-- BEGIN --
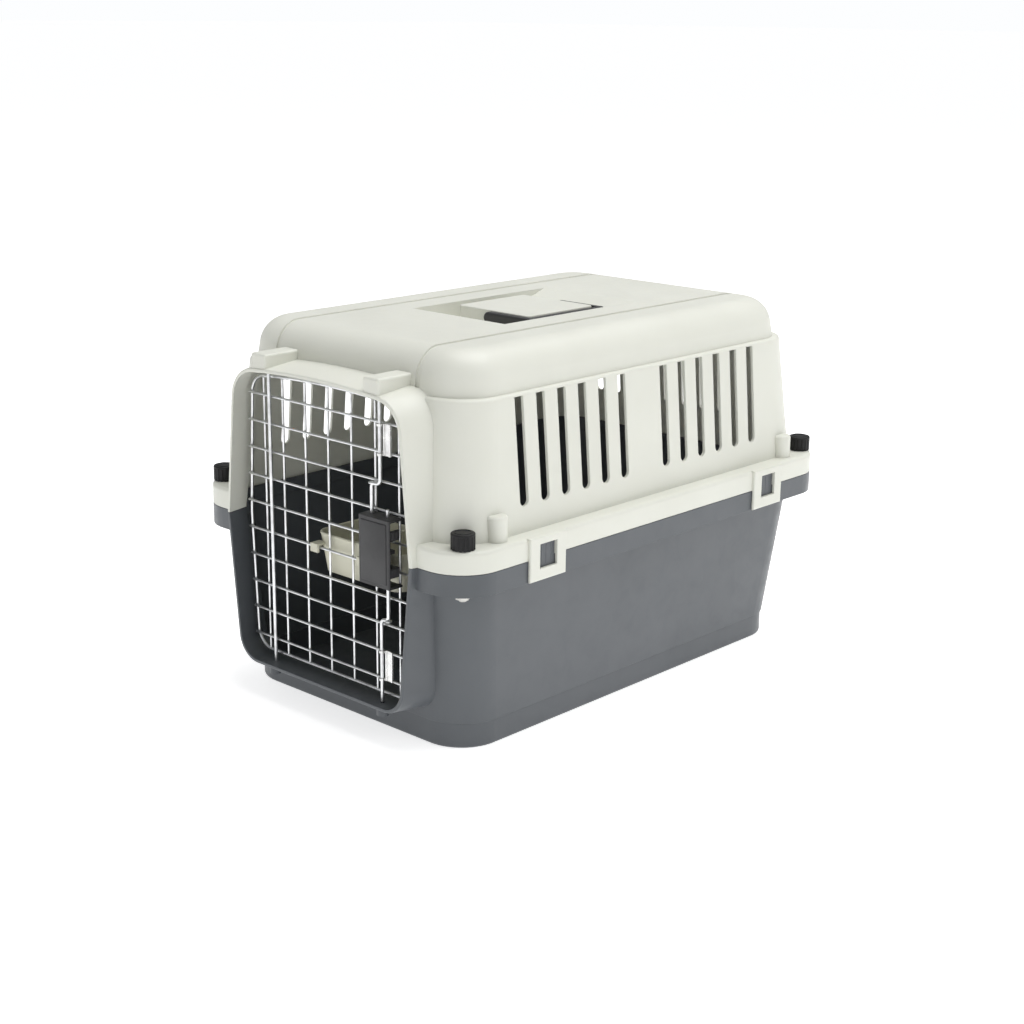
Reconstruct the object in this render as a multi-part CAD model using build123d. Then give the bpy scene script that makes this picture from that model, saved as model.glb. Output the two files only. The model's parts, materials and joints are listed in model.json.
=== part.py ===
from build123d import *
import math
import os

# Pet transport carrier: two moulded shells bolted together at a rim, a wire door in a
# projecting door surround, and a folding handle sunk in the roof.
# Millimetres. The door faces -Y, +Z is up, and the origin is under the middle of the base.

# ---------------------------------------------------------------- driving dimensions
BODY_W = 306.0            # outer width of the walls at the seam
BODY_L = 469.0            # outer length of the walls at the seam
BODY_Y = 2.5              # middle of the body along Y
BODY_R = 39.0             # plan radius of the body corners
SEAM_Z = 162.5            # height of the seam between the shells
SEAM_GAP = 0.4            # air gap between the shells at the seam
WALL = 2.6                # wall thickness of both shells
LOWER_DRAFT = 0.10        # inward lean of the lower walls, per mm of drop
UPPER_DRAFT = 0.09        # inward lean of the upper walls, per mm of rise
FOOT_H = 22.0             # height of the inset foot under the lower shell
FOOT_STEP = 1.2           # how far the foot is inset
FOOT_EDGE_R = 2.5         # rounding under the foot
SHOULDER_Z = 293.0        # height of the ledge around the roof dome
DOME_STEP = 4.0           # width of that ledge
ROOF_RISE = 35.5          # height of the dome above the ledge
DOME_DRAFT = 0.14         # inward lean of the dome sides
DOME_R = 26.0             # rounding of the dome's upper edge
HIDDEN_LAP = 1.0          # how far joined solids reach into each other
GROOVE_X = 85.0           # roof grooves, distance from the middle plane
GROOVE_W = 5.0
GROOVE_DEPTH = 1.2
GROOVE_ENDS = (16.0, 38.0)     # end walls to the grooves' ends, front and rear
SHOULDER_R = 3.0          # rounding of the ledge's outer edge

# rim around the seam
RIM_OUT = 13.5            # how far the rim stands out of the walls, sides and ends
RIM_R = 37.0              # plan radius of the rim corners
RIM_LOW_H = 18.5          # height of the lower shell's rim band
RIM_UP_H = 18.5           # height of the upper shell's rim band
RIM_T = 2.4               # thickness of the rim's plate and skirt
RIM_EDGE_R = 3.5          # rounding of the rim's top edge
LIP_H = 6.0               # height of the register lip inside the seam
LIP_T = 1.8               # thickness of that lip
LIP_CLEAR = 0.9           # clearance from the lip to the upper wall

# rim screws
SCREW_INSET = 18.5        # screw centre to the rim's outer faces
SCREW_R = 3.0             # screw radius
SCREW_CLEAR = 0.06        # running clearance around the screw
SCREW_TAIL = 5.5          # screw length below the lower rim boss
BOSS_R = 8.0              # radius of the moulded screw bosses
KNOB_R = 9.8              # hand knob radius
KNOB_H = 13.2             # hand knob height
KNOB_LIFT = 0.3           # gap between knob and rim
KNOB_GRIP = 9.0           # depth of the screw in the knob
KNOB_RIBS = 16            # grip flutes around the knob
FLUTE_R = 1.2             # flute radius
NUT_AF = 10.0             # nut across flats
NUT_H = 4.4               # nut height

# door surround (hood)
HOOD_REACH = 19.0         # how far the surround stands ahead of the body wall
HOOD_DEPTH = 40.0         # how far back the surround is carried
HOOD_SIDE_IN = 38.0       # body side to the side of the surround's front edge
HOOD_DRAFT = 0.10         # lean of its sides away from the seam
HOOD_TOP_DROP = 1.0       # shoulder to the corner height of its front edge
HOOD_CROWN = 6.0          # rise of its top edge at the middle
HOOD_LOW_RISE = 10.0      # foot height to the underside of its front edge
HOOD_TOP_R = 30.0         # rounding of its upper corners
HOOD_LOW_R = 24.0         # rounding of its lower corners
HOOD_FLARE = 8.0          # growth of its sides from front to back
HOOD_RISE = 4.0           # growth of its top from front to back
HOOD_T = 3.0              # wall thickness of the surround
HOOD_EDGE_R = 1.2         # rounding of its front edge

# vents
VENT_W = 10.0
VENT_RISE = 21.0          # rim to the bottom of the vents
VENT_DROP = 2.5           # shoulder to the top of the vents
SIDE_VENT_PITCH = 25.3
SIDE_VENT_FRONT = 73.85   # front wall to the middle of the first side vent
SIDE_VENT_REAR = 85.75    # rear wall to the middle of the last side vent
SIDE_VENT_GAP = 45.0      # least gap between the two groups on a side
REAR_VENT_PITCH = 22.5
REAR_VENT_SIDE = 45.0     # least distance from a body side to a rear vent's middle

# door
ROD_R = 1.6               # hinge rod and bolt rod radius
ROD_CLEAR = 0.06          # running clearance of the rods in their sockets
ROD_IN = 33.8             # door side to the hinge rod, and to the bolts
HINGE_BACK = 12.0         # surround's front edge to the hinge rod
BOLT_AHEAD = 1.2          # bolt rods ahead of the hinge rod, so that only it meets the cross wires
SOCKET_SPARE = 3.0        # depth of the lower sockets past a thrown bolt
SOCKET_ROOF = 5.5         # material over the blind upper sockets
HINGE_END_GAP = 1.0       # hinge rod to the bottom of its lower socket
HINGE_TOP_GAP = 1.5       # hinge rod to the end of its upper socket
WIRE_R = 1.1              # grid wire radius
FRAME_R = 1.4             # border wire radius
WELD = 0.05               # bite of a weld between two wires
PLATE_WELD = 0.01         # bite of a weld between a plate and a wire
DOOR_SIDE_GAP = 9.5       # border wire centre to the surround's inner side
DOOR_DRAFT = 0.05         # lean of the border's sides
DOOR_END_GAP = 6.0        # border wire centre to the surround's inner bottom
DOOR_TOP_GAP = 5.0        # border wire centre to the surround's inner top
DOOR_CROWN = 5.0
DOOR_CORNER_R = 17.0
WIRE_PITCH = 28.5         # pitch of the upright wires
EDGE_WIRE_INS = (21.5, 18.0)   # door sides to the outermost upright wires, left and right
WIRE_ROOM = 14.0          # least gap between an outermost wire and its neighbour
ROW_PITCH = 24.0          # pitch of the cross wires
ROW_LOW_RISE = 12.8       # bottom border wire to the first cross wire
ROW_ROOM = 10.0           # least gap between the last cross wire and the top border wire

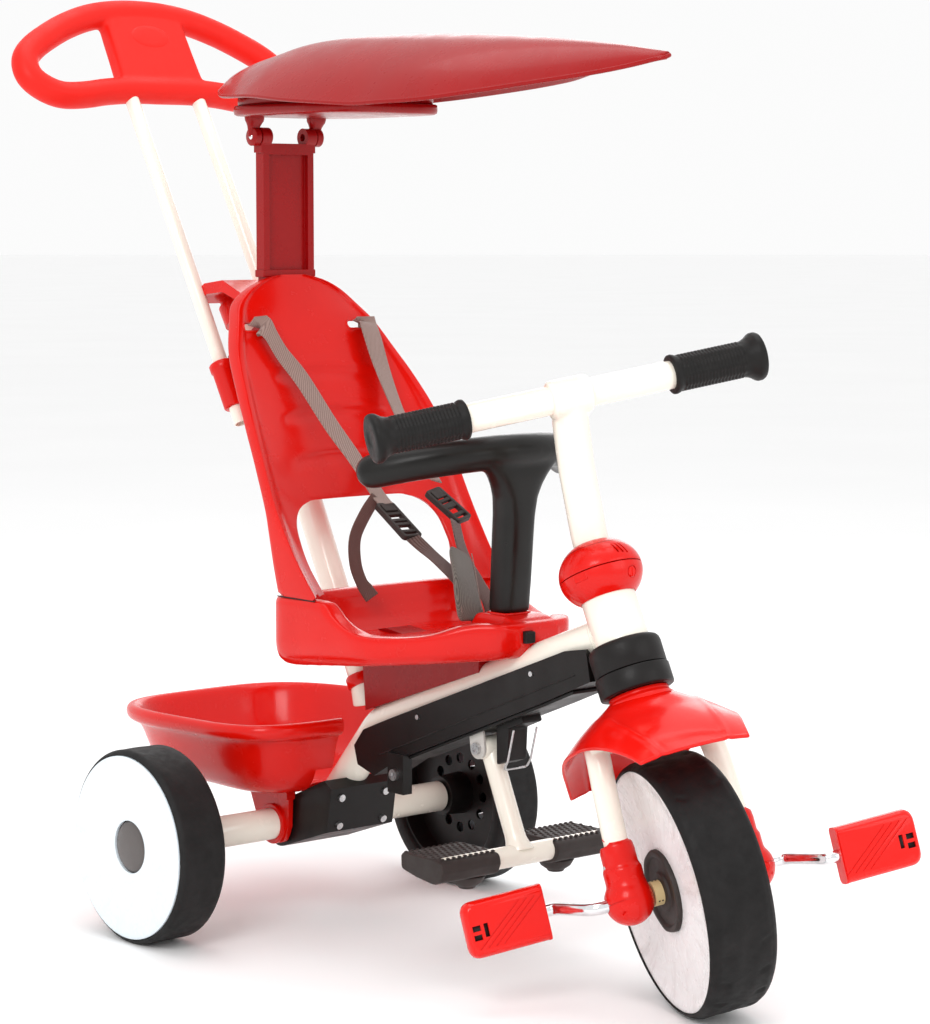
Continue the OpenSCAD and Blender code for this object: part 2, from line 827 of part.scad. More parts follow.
module pedal_left() {
    pedal(1);
}

// ------------------------------------------------------- rear wheels

module rear_tyre(s) {
    color(black) trike() translate([0, 0, rear_r])
        mirror([s < 0 ? 1 : 0, 0, 0]) rotate([0, 90, 0])
            rotate_extrude($fn = 128) difference() {
                soft_rect([84, half_track - 2 - rear_tyre_w],
                    [rear_r - 84, rear_tyre_w], 7);
                translate([80, half_track - 3.9]) square([16.6, 6]);
            }
}

module rear_rim(s) {
    color(black) trike() translate([0, 0, rear_r]) difference() {
        x_turn([[axle_d / 2 + run, half_track - 64], [22, half_track - 64],
            [24, half_track - 34], [78, half_track - 34],
            [80, half_track - 55], [84, half_track - 55],
            [84, half_track - 4.5], [79, half_track - 4.5],
            [79, half_track - 31], [22, half_track - 31],
            [22, half_track - 11], [axle_d / 2 + run, half_track - 11]],
            s, 128);
        for (k = [0 : 11]) rotate([30 * k, 0, 0])
            translate([s * (half_track - 32), 0, 40]) x_cyl(6, 20, 24);
    }
}

module rear_disc(s) {
    color("#f0fbfc") trike() translate([0, 0, rear_r])
        x_turn([[27.6, half_track - 9], [27.6, half_track - 6],
            [90, half_track], [95, half_track], [96.5, half_track - 1],
            [96.5, half_track - 3.8], [86, half_track - 3.8]], s, 128);
}

module hub_cap(s) {
    color(grey) trike() translate([0, 0, rear_r])
        x_turn([[0, half_track - 11], [27.5, half_track - 11],
            [27.5, half_track - 7.5], [22, half_track - 6.2],
            [12, half_track - 5.4], [0, half_track - 5]], s, 96);
}

module rear_tyre_right() {
    rear_tyre(-1);
}

module rear_rim_right() {
    rear_rim(-1);
}

module rear_disc_right() {
    rear_disc(-1);
}

module hub_cap_right() {
    hub_cap(-1);
}

module rear_tyre_left() {
    rear_tyre(1);
}

module rear_rim_left() {
    rear_rim(1);
}

module rear_disc_left() {
    rear_disc(1);
}

module hub_cap_left() {
    hub_cap(1);
}

// ---------------------------------------------------------------- canopy

canopy_w = [[-549, 4], [-520, 17], [-475, 38], [-430, 58], [-390, 76],
    [-350, 92], [-310, 104], [-265, 111], [-215, 115], [-160, 117],
    [-100, 116], [-40, 110], [20, 98], [70, 82], [110, 63], [140, 42],
    [158, 20]];
canopy_z = [[-549, 912], [-480, 922], [-400, 932], [-300, 940],
    [-200, 944], [-100, 945], [0, 942], [80, 934], [130, 924], [158, 914]];
canopy_d = [[-549, 2], [-450, 14], [-364, 28], [-300, 40], [-200, 52],
    [-80, 60], [0, 68], [55, 70], [100, 50], [130, 26], [158, 8]];
canopy_s = [-1, -0.9, -0.75, -0.5, -0.25, 0, 0.25, 0.5, 0.75, 0.9, 1];
function canopy_p(y, s, g) = [s * (look(y, canopy_w) - g * abs(s)), y,
    look(y, canopy_z) - g - look(y, canopy_d) * pow(abs(s), 2.2)];

module canopy_shell() {
    top = [for (k = canopy_w) [for (s = canopy_s) canopy_p(k[0], s, 0)]];
    low = [for (k = canopy_w) [for (s = canopy_s) canopy_p(k[0], s, 5)]];
    color(dark_red) trike() slab(top, low);
}

// shallow tray under the shell with a rib up to it
module canopy_frame() {
    color(dark_red) trike() union() {
        translate([0, 0, 866]) difference() {
            linear_extrude(height = 10)
                soft_rect([-84, -270], [168, 325], 45);
            translate([0, 0, 4]) linear_extrude(height = 10)
                soft_rect([-78, -264], [156, 313], 40);
        }
        yz_plate(concat([for (y = [-265, -215, -160, -100, -40, 20])
            [y, look(y, canopy_z) - 5.5]], [[20, 868], [-265, 868]]), 8);
    }
}

module canopy_arms() {
    color(dark_red) trike() for (s = [-1, 1]) difference() {
        union() {
            translate([s * 41.8, hinge_y, hinge_z]) x_cyl(10, 9);
            translate([s * 41.8, 0, 0]) yz_plate([[hinge_y - 8, hinge_z],
                [hinge_y + 8, hinge_z], [hinge_y + 12, 866],
                [hinge_y - 14, 866]], 9);
            translate([s * 38, hinge_y, hinge_z]) x_cyl(4 - run, 24, 32);
        }
    }
}

// ---------------------------------------------------------------- push handle

module push_tubes() {
    color(cream) trike() for (s = [-1, 1])
        translate(push_top) translate([s * push_gap / 2, 0, 0]) difference() {
            rod(-424 * pu, 60 * pu, push_tube_d / 2);
            rod(-430 * pu, 66 * pu, push_tube_d / 2 - 1.5);
        }
}

// in the plane of the tubes: x across, y along them from the tube tops
ring_side = [[0, 104], [35, 102], [70, 95], [104, 82], [134, 66], [158, 50],
    [172, 34], [172, 16], [160, 0], [138, -9], [108, -8], [76, -3], [40, 0],
    [0, 0]];
ring_pts = concat([for (p = ring_side) [p[0] * ring_hw / 174, p[1]]],
    [for (i = [len(ring_side) - 2 : -1 : 1])
        [-ring_side[i][0] * ring_hw / 174, ring_side[i][1]]]);
ring_n = len(ring_pts);
function ring_at(i, m = 14) = let (
        p = ring_pts[i],
        a = ring_pts[(i + ring_n - 1) % ring_n],
        b = ring_pts[(i + 1) % ring_n],
        t = (b - a) / norm(b - a), w = [-t[1], t[0]])
    [for (j = [0 : m - 1]) let (c = 360 * j / m,
        q = p + w * ring_d / 2 * cos(c))
        [q[0], q[1] * pu[1] + ring_d / 2 * sin(c) * pu[2],
            q[1] * pu[2] - ring_d / 2 * sin(c) * pu[1]]];

module push_grip() {
    color("#ff3a22") trike() translate(push_top) difference() {
        union() {
            loop_skin([for (i = [0 : ring_n - 1]) ring_at(i)]);
            rotate([-push_lean, 0, 0]) translate([-56, -12, -12])
                cube([112, 24, 110]);
        }
        for (s = [-1, 1])
            translate([s * push_gap / 2, 0, 0])
                rod(-40 * pu, 60 * pu, push_tube_d / 2);
    }
}

// ---------------------------------------------------------------- guard

guard_pts = [[-127, -266, 508], [-112, -288, 512], [-90, -309, 517],
    [-64, -326, 522], [-34, -338, 526], [0, -342, 527]];

module guard() {
    color(black) trike() union() {
        translate([0, -342, 527]) rotate([-14, 0, 0])
            translate([0, 142, 0]) rotate([0, 0, 270 - 63])
                rotate_extrude(angle = 126, $fn = 96)
                    translate([142, 0]) circle(r = 17.5, $fn = 40);
        for (s = [-1, 1])
            translate([0, -342, 527]) rotate([-14, 0, 0])
                translate([s * 142 * sin(63), 142 * (1 - cos(63)), 0])
                    sphere(r = 17.7, $fn = 40);
        intersection() {
            rotate([90, 0, 0]) translate([0, 0, 250])
                linear_extrude(height = 150)
                    polygon([[-19, 363.3], [19, 363.3], [19, 462],
                        [23, 482], [33, 500], [48, 513], [58, 520],
                        [-58, 520], [-48, 513], [-33, 500], [-23, 482],
                        [-19, 462]]);
            yz_plate([[-344, 363.3], [-310, 363.3], [-314, 440],
                [-326, 520], [-354, 520], [-352, 470]], 200);
        }
        translate([-13, -337, 326]) cube([26, 20, 40]);
    }
}

module release_button() {
    color(black) trike()
        translate([-15, -373, 344]) cube([12, 10, 12], center = true);
}

// ---------------------------------------------------------------- harness

// flat strap through points, thin along Y and wide along X
function strap_ring(p, w, t) = [p + [-w / 2, -t, 0], p + [w / 2, -t, 0],
    p + [w / 2, 0, 0], p + [-w / 2, 0, 0]];

near_pts = [[-69, -8, 641], [-56, -24, 614], [-42, -40, 586],
    [-30, -74, 540], [-22, -104, 506], [-20, -140, 464]];
far_pts = [[72, -8, 641], [69, -40, 593], [60, -80, 547], [55, -120, 511],
    [46, -160, 479]];

module harness_shoulder() {
    color(grey) trike() {
        skin([for (p = near_pts) strap_ring(p, 19, 1.6)]);
        skin([for (p = far_pts) strap_ring(p, 19, 1.6)]);
    }
}

waist_near = [[-16, -204, 424], [-11, -238, 405], [-10, -264, 387],
    [-9, -284, 366], [-9, -292, 344]];
waist_far = [[28, -214, 437], [16, -236, 413], [12, -262, 391],
    [11, -284, 368], [11, -292, 344]];

module harness_waist() {
    color(grey) trike() {
        skin([for (p = waist_near) strap_ring(p, 19, 1.6)]);
        skin([for (p = waist_far) strap_ring(p, 19, 1.6)]);
    }
}

module harness_buckles() {
    color(black) trike() {
        translate([-18, -172.8, 444]) rotate([32, 0, 0])
            cube([24, 60, 7], center = true);
        translate([37, -187.8, 458]) rotate([38, 0, 0])
            rotate([0, 0, 16]) cube([24, 52, 7], center = true);
    }
}

main_tube();
head_tube();
headset_cup();
seat_column();
channel_cover();
frame_screws();
axle_clamp();
axle_tube();
axle_rod();
axle_bushes();
basket();
basket_brackets();
seat_fin();
seat_pan();
guard_socket();
backrest();
back_bracket();
handle_sleeves();
handle_brace();
canopy_post();
footrest_ears();
footrest_pin();
footrest_block();
fork();
headset_ring();
fender();
shell_lower();
shell_upper();
stem();
handlebar();
grips();
fork_covers();
front_tyre();
front_discs();
front_hub();
clutch_sleeves();
crankshaft();
pedal_right();
pedal_left();
rear_tyre_right();
rear_rim_right();
rear_disc_right();
hub_cap_right();
rear_tyre_left();
rear_rim_left();
rear_disc_left();
hub_cap_left();
footrest_bar();
foot_pads();
canopy_shell();
canopy_frame();
canopy_arms();
push_tubes();
push_grip();
guard();
release_button();
harness_shoulder();
harness_waist();
harness_buckles();
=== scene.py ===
import bpy, bmesh, json, math
from math import sin, cos, pi, radians, hypot
from mathutils import Vector, Matrix

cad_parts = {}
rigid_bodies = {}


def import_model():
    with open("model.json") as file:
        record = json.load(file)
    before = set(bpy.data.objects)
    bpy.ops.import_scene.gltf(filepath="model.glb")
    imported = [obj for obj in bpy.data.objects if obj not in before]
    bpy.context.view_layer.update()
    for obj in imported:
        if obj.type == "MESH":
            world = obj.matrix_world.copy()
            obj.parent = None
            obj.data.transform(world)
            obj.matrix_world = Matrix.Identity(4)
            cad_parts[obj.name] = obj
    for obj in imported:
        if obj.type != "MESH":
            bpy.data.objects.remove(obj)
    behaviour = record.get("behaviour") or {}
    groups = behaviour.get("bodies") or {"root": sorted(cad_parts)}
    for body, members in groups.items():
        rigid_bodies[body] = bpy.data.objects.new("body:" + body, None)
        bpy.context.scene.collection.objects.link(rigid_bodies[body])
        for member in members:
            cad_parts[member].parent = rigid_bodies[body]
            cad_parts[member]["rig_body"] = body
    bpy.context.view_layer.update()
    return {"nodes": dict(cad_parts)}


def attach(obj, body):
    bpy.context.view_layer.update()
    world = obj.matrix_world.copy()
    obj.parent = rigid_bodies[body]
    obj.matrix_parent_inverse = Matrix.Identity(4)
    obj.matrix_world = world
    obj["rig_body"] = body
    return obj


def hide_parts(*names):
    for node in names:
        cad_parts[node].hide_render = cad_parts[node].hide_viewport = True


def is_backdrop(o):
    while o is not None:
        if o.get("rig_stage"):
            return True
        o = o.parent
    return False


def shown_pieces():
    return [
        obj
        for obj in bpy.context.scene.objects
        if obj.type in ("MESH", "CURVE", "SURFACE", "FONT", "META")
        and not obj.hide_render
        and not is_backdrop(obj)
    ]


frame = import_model()

V = Vector


def at(*p):
    return Matrix.Translation(p)


def spin(deg, axis):
    return Matrix.Rotation(radians(deg), 4, axis)


# where the moving groups stand, in metres and degrees
AXLE_BACK, AXLE_HEIGHT = 0.1918, 0.1025
AXIS_FORWARD, AXIS_HEIGHT, RAKE = 0.5968, 0.13613, -25.9
STEER_REST, TRAIL = -24.55, 0.0226
# TR has the rear axle at Y = 0, HEAD and ST lean with the steering, HUB and RWR centre on the wheels
TR = at(0, AXLE_BACK, 0)
HEAD = at(0, AXLE_BACK - AXIS_FORWARD, AXIS_HEIGHT) @ spin(RAKE, "X")
ST = HEAD @ spin(STEER_REST, "Z")
HUB = ST @ at(0, TRAIL, 0)
RWR = TR @ at(0, 0, AXLE_HEIGHT)
PUSH = TR @ at(0, 0.275, 0.902) @ spin(-30, "X")
# what a piece is drawn in and what it rides
FRAME, NECK, STEER, WHEEL = (TR, "frame"), (HEAD, "frame"), (ST, "steering"), (HUB, "front_wheel")
CANOPY, HANDLE, FOOTREST = (TR, "canopy"), (PUSH, "push_handle"), (TR, "footrest")
# places that come back, in millimetres of their own space
HUB_Y = 22.6
BAR = at(0, -67, 471)
PUSH_X = 46
SLOT_X, SLOT_Z = 70, 642
KNUCKLE = (41.8, 42, 845)
CRANK_THROW, CRANK_LEAN = 58, 17
FRONT_R, REAR_R = 125, 102.5
TUB_MID, PAN_MID, TRAY_MID = 40, -225, -45
WINDOW_FOOT, WINDOW_TOP, BACK_TOP, WINDOW_ROWS = 369.4, 461.5, 697, 26
FENDER_R = 169
PEDAL_X, PEDAL_LEAN = 171, 13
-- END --
What to do => Starting at the line that contains "handle_brace();", repeat each line exactly, and stop after the line that contains "for member in".

Exercise response =>
handle_brace();
canopy_post();
footrest_ears();
footrest_pin();
footrest_block();
fork();
headset_ring();
fender();
shell_lower();
shell_upper();
stem();
handlebar();
grips();
fork_covers();
front_tyre();
front_discs();
front_hub();
clutch_sleeves();
crankshaft();
pedal_right();
pedal_left();
rear_tyre_right();
rear_rim_right();
rear_disc_right();
hub_cap_right();
rear_tyre_left();
rear_rim_left();
rear_disc_left();
hub_cap_left();
footrest_bar();
foot_pads();
canopy_shell();
canopy_frame();
canopy_arms();
push_tubes();
push_grip();
guard();
release_button();
harness_shoulder();
harness_waist();
harness_buckles();
=== scene.py ===
import bpy, bmesh, json, math
from math import sin, cos, pi, radians, hypot
from mathutils import Vector, Matrix

cad_parts = {}
rigid_bodies = {}


def import_model():
    with open("model.json") as file:
        record = json.load(file)
    before = set(bpy.data.objects)
    bpy.ops.import_scene.gltf(filepath="model.glb")
    imported = [obj for obj in bpy.data.objects if obj not in before]
    bpy.context.view_layer.update()
    for obj in imported:
        if obj.type == "MESH":
            world = obj.matrix_world.copy()
            obj.parent = None
            obj.data.transform(world)
            obj.matrix_world = Matrix.Identity(4)
            cad_parts[obj.name] = obj
    for obj in imported:
        if obj.type != "MESH":
            bpy.data.objects.remove(obj)
    behaviour = record.get("behaviour") or {}
    groups = behaviour.get("bodies") or {"root": sorted(cad_parts)}
    for body, members in groups.items():
        rigid_bodies[body] = bpy.data.objects.new("body:" + body, None)
        bpy.context.scene.collection.objects.link(rigid_bodies[body])
        for member in members:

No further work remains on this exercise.